Note the scale: it is very tightly zoomed in. All devices are within 1 dB of perfectly flat response through virtually all of the audible spectrum. The Apple devices' sharp narrow dip at 5 kHz is strange, but at 0.5 dB it's inaudible. The Acer has a perfectly linear rolloff. The HF rolloff that both devices exhibit is not a big deal because:

  • It's very subtle, only -1.1 dB at 20 kHz.
  • Most people can't hear these frequencies
  • Very little music or movies have much energy in these frequencies
  • Even if they did, most MP3 and movie encodings are bandwidth limited and truncate these frequencies
  • Most headphones used on an iPad or iPhone can't reproduce these frequencies
  • I also created an MP3 version of top half of the frequency range. This is to test whether the devices applied bandwidth filtering to MP3. Many devices do, but none of these did. They had the exact same full bandwidth response in MP3 as they did in WAV.

    HARMONIC DISTORTION

    This form of distortion is usually inaudible to untrained listeners, but easily picked up with some training what to listen for.
    Overall score: great: 5 / 5.
    The Apple devices are slightly better than the Acer, but the differences are not likely to be audible.

    As you can see from the graph, the test tone is a pure 500 Hz sine wave. The Y scale is 96 dB - full CD resolution. On the Apple devices, the strongest harmonics at 1,500 and 19,000 are about -90 dB below the signal. On the Acer, the strongest harmonics at 1,000 and 1,500 are about -85 to -88 dB below the signal. This is excellent and totally inaudible, comparable to a good high end audio component.

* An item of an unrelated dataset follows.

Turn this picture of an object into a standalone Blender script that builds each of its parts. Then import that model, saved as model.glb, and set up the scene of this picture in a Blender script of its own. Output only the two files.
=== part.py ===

    I tested this twice, the 2nd time using half volume on each iOS device. That's the light blue line. This is because I've seen digital volume controls on other devices create distortion. On the Apple devices, reducing to half volume dropped the level by -32 dB, on the Android, half volume dropped the level by -20 dB, and neither showed any increase in distortion. The volume controls on both devices are properly implemented.

    INTERMODULATION DISTORTION

    This kind of distortion is the most difficult to hear. And the test signal used is something that would never occur in any normal listening, designed to exacerbate any bugs or limitations in the finest D/A converters. It is 19 kHz and 20 kHz played at full scale amplitude (0 dB).
    Overall score: poor: 2 / 5.

    As you can see, the devices didn't fare so well here. Theoretically, the spectrum should show spikes at 19 kHz and 20 kHz with everything else at -96 or lower. Every other tone in this spectrum is a difference signal, distortion that should not exist. The strongest are about -20 dB below full scale, which is easily audible. There are about 20 artifacts here and all of them are at audible levels.

    I also measured this with the signals at -1 dB. Sometimes, lowering the signal levels by 1 dB drops the distortion significantly. This is due to non-linearities in some D-A converters as they go near full scale. But on these devices, this made no measurable difference.

    By comparison, a really good CD player like the Onkyo DX-7555 has much lower IMD with the strongest artifacts about -60 dB below signal. And at -1 dB the strongest artifacts drop to -80 dB or lower. dB is logarithmic, and the difference: 40 dB is a ratio 100:1. That is, the iPad & iPhone have IM distortion at least 100 times higher than a good CD player. That said, this high level of IMD is typical of portable devices I've measured, and is not likely to be audible on any normal content, whether music or movies.

    SUMMARY

    Overall, these devices have very good sound quality, both objectively and subjectively. It is not as good as a high quality full size audio component, but more than sufficient for the content & environments in which they are typically used. I have seen a few full size "audiophile" components that measure worse than these portable devices. Subjectively, the sound is clear and clean, detailed and neutral (neither warm or cold). The 'phone & 'pad are virtually identical in their strong areas and their flaws, which suggests they have the exact same D/A converters and op-amps. The Acer is slightly different and clearly does not have the same internals. It has slightly better frequency response and slightly higher distortion, but the differences are small and inaudible to virtually all listeners.